The candidate from the CEE region, Polish finance minister Koscinski takes a more sceptical view, saying the EBRD should focus on the areas it works in such as the West Balkans, and central and southern Europe.

“As for the sub-Saharan region, we need a lot more analysis there, and a lot more deliberation about what we should be doing more of, and we should be listening to what the shareholders are saying,” he told CGD. “We should be listening to the shareholders, what are they looking at?”

All three appeared dubious about the idea of a merger between EBRD and European Investment Bank as a way of consolidating Europe’s development finance function.

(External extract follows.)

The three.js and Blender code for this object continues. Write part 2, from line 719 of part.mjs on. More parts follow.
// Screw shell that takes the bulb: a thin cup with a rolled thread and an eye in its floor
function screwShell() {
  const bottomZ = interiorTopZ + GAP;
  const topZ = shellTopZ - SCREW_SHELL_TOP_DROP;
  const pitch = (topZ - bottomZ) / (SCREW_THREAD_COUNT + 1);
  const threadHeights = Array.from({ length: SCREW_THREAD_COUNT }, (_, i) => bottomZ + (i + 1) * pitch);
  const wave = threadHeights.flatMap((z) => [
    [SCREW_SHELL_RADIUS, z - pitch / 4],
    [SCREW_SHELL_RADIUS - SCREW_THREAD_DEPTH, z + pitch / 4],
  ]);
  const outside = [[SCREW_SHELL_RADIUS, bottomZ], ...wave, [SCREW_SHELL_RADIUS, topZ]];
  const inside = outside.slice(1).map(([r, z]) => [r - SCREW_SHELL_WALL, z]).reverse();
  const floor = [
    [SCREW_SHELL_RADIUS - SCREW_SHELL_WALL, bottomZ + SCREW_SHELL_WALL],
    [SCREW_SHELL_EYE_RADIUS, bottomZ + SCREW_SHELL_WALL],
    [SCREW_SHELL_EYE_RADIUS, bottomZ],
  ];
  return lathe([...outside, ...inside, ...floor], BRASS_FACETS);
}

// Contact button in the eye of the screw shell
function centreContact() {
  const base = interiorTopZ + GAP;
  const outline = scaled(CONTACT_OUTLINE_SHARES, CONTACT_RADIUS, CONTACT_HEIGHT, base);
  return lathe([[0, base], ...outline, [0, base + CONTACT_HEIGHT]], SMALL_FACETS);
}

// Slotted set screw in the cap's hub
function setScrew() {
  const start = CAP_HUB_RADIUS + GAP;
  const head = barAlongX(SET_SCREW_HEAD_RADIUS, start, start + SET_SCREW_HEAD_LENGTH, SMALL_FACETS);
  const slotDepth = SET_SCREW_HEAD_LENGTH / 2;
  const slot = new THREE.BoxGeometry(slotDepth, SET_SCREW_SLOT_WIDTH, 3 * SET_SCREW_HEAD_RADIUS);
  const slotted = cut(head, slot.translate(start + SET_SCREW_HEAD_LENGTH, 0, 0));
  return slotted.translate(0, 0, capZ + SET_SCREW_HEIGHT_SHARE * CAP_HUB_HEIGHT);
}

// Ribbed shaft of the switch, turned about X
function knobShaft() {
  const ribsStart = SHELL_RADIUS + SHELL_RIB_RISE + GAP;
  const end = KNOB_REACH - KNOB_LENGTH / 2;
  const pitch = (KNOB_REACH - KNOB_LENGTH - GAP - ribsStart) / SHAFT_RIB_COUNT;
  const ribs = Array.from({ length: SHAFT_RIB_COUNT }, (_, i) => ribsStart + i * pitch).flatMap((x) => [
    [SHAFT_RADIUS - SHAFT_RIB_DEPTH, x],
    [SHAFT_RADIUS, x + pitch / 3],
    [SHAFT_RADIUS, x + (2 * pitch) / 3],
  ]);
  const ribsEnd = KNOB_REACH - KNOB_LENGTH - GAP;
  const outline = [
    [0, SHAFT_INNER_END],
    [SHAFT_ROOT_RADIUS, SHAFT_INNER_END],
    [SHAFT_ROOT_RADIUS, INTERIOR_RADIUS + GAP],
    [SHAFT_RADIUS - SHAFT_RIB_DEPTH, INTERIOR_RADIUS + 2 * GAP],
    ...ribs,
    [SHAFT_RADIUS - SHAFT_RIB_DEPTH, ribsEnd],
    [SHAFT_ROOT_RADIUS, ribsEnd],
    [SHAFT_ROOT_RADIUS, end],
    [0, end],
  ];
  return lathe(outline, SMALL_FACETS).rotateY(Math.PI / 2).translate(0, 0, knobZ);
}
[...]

Koscinski said the EBRD’s political mission — its constitution specifically mandates promoting market-oriented economies – meant it should take the lead on work to help governments change policies.

For Padoan, a former economics professor, the two institutions should focus on their comparative advantage but interact with one another, adding: “Let’s see where the overlap can be eliminated if it is a cost.”

Basso echoes that, saying that the two institutions have different mandates and ways of intervention in the countries they work in. “In my view, what is clear is that the two banks have very different features: the EIB is purely European, and the EBRD is international, multilateral with strong European participation and strong European backbone.”

Whoever wins will gain control of a major international financial institution: last year the EBRD committed to 452 projects with a total value of €34.9bn. 

In April it unveiled a €21bn fund to fight Covid-19. Manoeuvring the region’s economies out of that crisis will dominate the start of their four-year term.

The EBRD reported in September that output in the regions it serves has contracted by 8.2% year-over-year in the second quarter due to the severe impact that the pandemic has had and is having on both supply and demand across the macroeconomy. Almost no sector is being spared with the bank reporting that effects are “compounded by weaker demand for exports, a collapse in tourism, a drop in remittances and low commodity prices”. The bank also reported that: “All EBRD investments in 2020-21, worth €21 billion, are already committed to helping these countries counter the economic effects of the coronavirus pandemic.”